··· DATA SHOWN

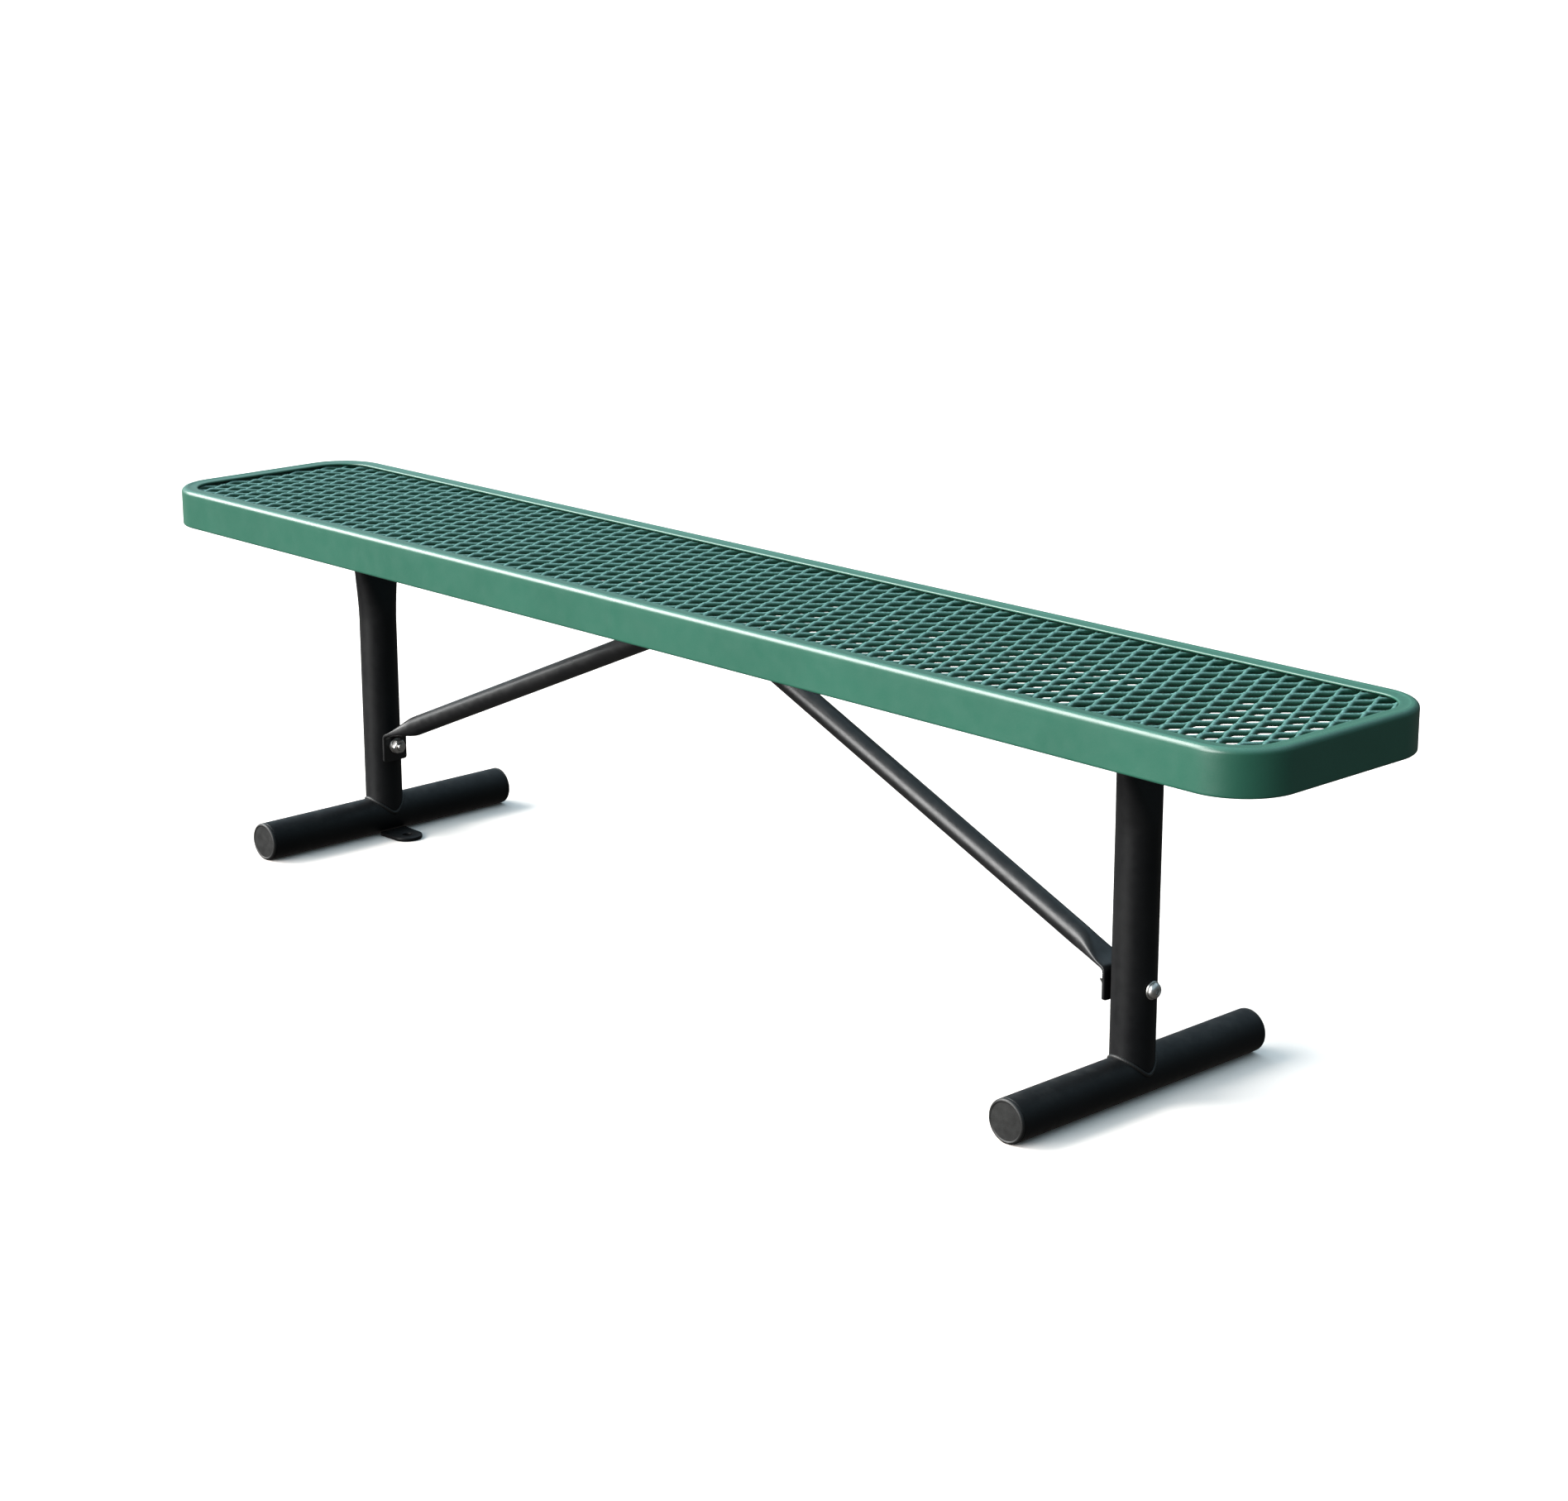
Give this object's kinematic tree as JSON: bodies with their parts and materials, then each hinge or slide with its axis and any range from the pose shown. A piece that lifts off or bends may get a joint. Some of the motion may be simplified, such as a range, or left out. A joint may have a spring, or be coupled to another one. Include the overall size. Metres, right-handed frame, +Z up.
{
  "type": "backless bench",
  "caption": "Backless outdoor bench: coated expanded-metal seat in a rounded rim, on tube legs with cross feet and diagonal braces.",
  "frame": {"origin": "on the ground under the middle of the seat", "axes": "+X along the seat, +Y to the back, +Z up"},
  "size_m": [1.829, 0.386, 0.45],
  "materials": {
    "seat_coating": "semi-gloss thick plastic coating over steel, green",
    "frame_paint": "satin black powder coat over steel tube",
    "fasteners": "stainless steel, satin"
  },
  "bodies": {
    "root": {"rim_half_left": "seat_coating", "rim_half_right": "seat_coating", "seat_panel": "seat_coating", "cross_angle_left": "seat_coating", "cross_angle_right": "seat_coating", "center_cross_bar": "seat_coating", "top_plate_left": "frame_paint", "top_plate_right": "frame_paint", "post_left": "frame_paint", "post_right": "frame_paint", "foot_tube_left": "frame_paint", "foot_tube_right": "frame_paint", "foot_cap_left_front": "frame_paint", "foot_cap_left_back": "frame_paint", "foot_cap_right_front": "frame_paint", "foot_cap_right_back": "frame_paint", "anchor_tab_left": "frame_paint", "anchor_tab_right": "frame_paint", "brace_left": "frame_paint", "brace_right": "frame_paint", "brace_bolt_left": "fasteners", "brace_bolt_right": "fasteners", "brace_outer_washer_left": "fasteners", "brace_outer_washer_right": "fasteners", "brace_inner_washer_left": "fasteners", "brace_inner_washer_right": "fasteners", "brace_nut_left": "fasteners", "brace_nut_right": "fasteners", "center_bolt": "fasteners", "center_head_washer": "fasteners", "center_nut_washer": "fasteners", "center_nut": "fasteners", "seat_bolt_left_front": "fasteners", "seat_washer_left_front": "fasteners", "seat_nut_left_front": "fasteners", "seat_bolt_left_back": "fasteners", "seat_washer_left_back": "fasteners", "seat_nut_left_back": "fasteners", "seat_bolt_right_front": "fasteners", "seat_washer_right_front": "fasteners", "seat_nut_right_front": "fasteners", "seat_bolt_right_back": "fasteners", "seat_washer_right_back": "fasteners", "seat_nut_right_back": "fasteners"}
  },
  "joints": []
}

······

- _EXERCISE PROMPT_: Every line of the data above should be reproduced word for word.

- _REPLY TO THE TASK_:
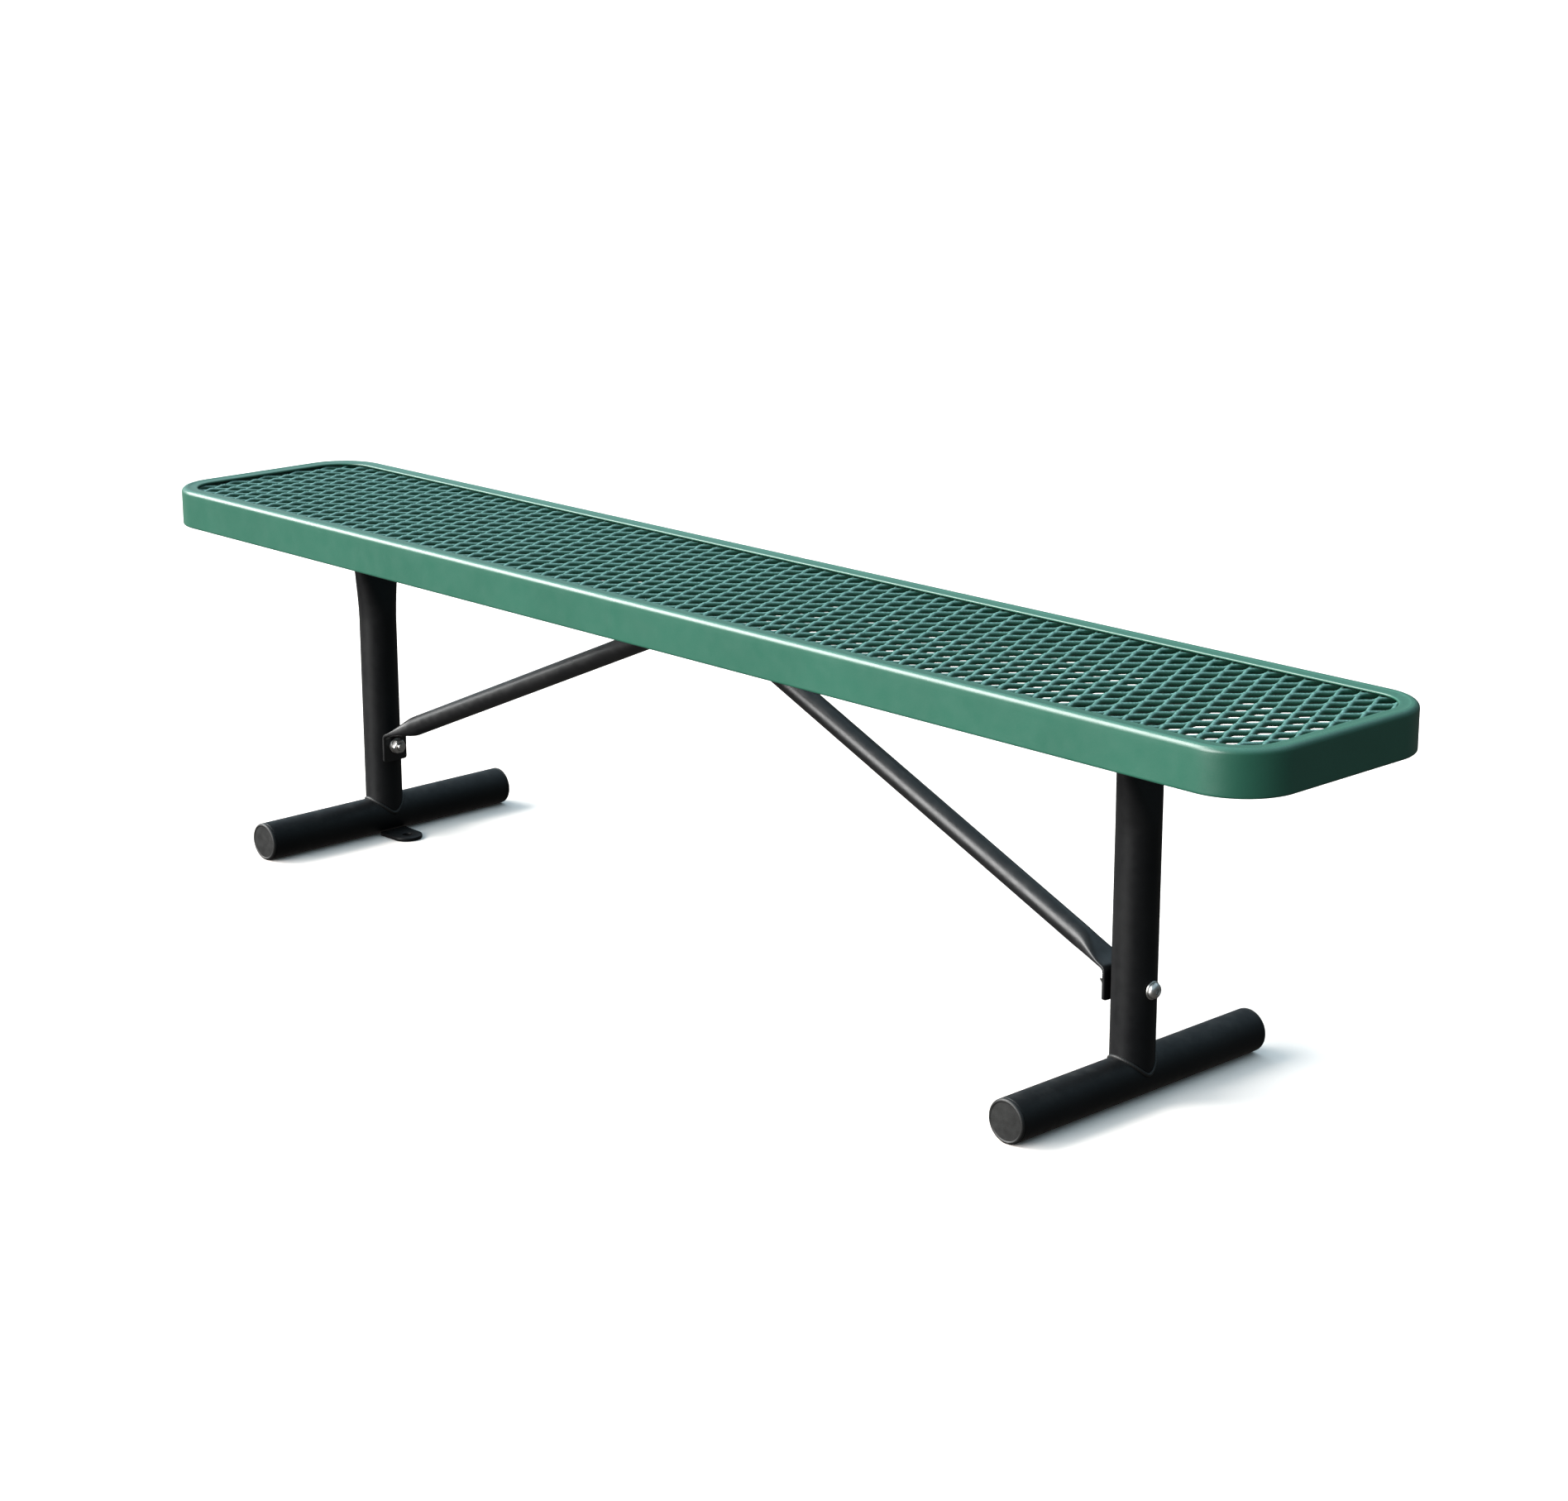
Give this object's kinematic tree as JSON: bodies with their parts and materials, then each hinge or slide with its axis and any range from the pose shown. A piece that lifts off or bends may get a joint. Some of the motion may be simplified, such as a range, or left out. A joint may have a spring, or be coupled to another one. Include the overall size. Metres, right-handed frame, +Z up.
{
  "type": "backless bench",
  "caption": "Backless outdoor bench: coated expanded-metal seat in a rounded rim, on tube legs with cross feet and diagonal braces.",
  "frame": {"origin": "on the ground under the middle of the seat", "axes": "+X along the seat, +Y to the back, +Z up"},
  "size_m": [1.829, 0.386, 0.45],
  "materials": {
    "seat_coating": "semi-gloss thick plastic coating over steel, green",
    "frame_paint": "satin black powder coat over steel tube",
    "fasteners": "stainless steel, satin"
  },
  "bodies": {
    "root": {"rim_half_left": "seat_coating", "rim_half_right": "seat_coating", "seat_panel": "seat_coating", "cross_angle_left": "seat_coating", "cross_angle_right": "seat_coating", "center_cross_bar": "seat_coating", "top_plate_left": "frame_paint", "top_plate_right": "frame_paint", "post_left": "frame_paint", "post_right": "frame_paint", "foot_tube_left": "frame_paint", "foot_tube_right": "frame_paint", "foot_cap_left_front": "frame_paint", "foot_cap_left_back": "frame_paint", "foot_cap_right_front": "frame_paint", "foot_cap_right_back": "frame_paint", "anchor_tab_left": "frame_paint", "anchor_tab_right": "frame_paint", "brace_left": "frame_paint", "brace_right": "frame_paint", "brace_bolt_left": "fasteners", "brace_bolt_right": "fasteners", "brace_outer_washer_left": "fasteners", "brace_outer_washer_right": "fasteners", "brace_inner_washer_left": "fasteners", "brace_inner_washer_right": "fasteners", "brace_nut_left": "fasteners", "brace_nut_right": "fasteners", "center_bolt": "fasteners", "center_head_washer": "fasteners", "center_nut_washer": "fasteners", "center_nut": "fasteners", "seat_bolt_left_front": "fasteners", "seat_washer_left_front": "fasteners", "seat_nut_left_front": "fasteners", "seat_bolt_left_back": "fasteners", "seat_washer_left_back": "fasteners", "seat_nut_left_back": "fasteners", "seat_bolt_right_front": "fasteners", "seat_washer_right_front": "fasteners", "seat_nut_right_front": "fasteners", "seat_bolt_right_back": "fasteners", "seat_washer_right_back": "fasteners", "seat_nut_right_back": "fasteners"}
  },
  "joints": []
}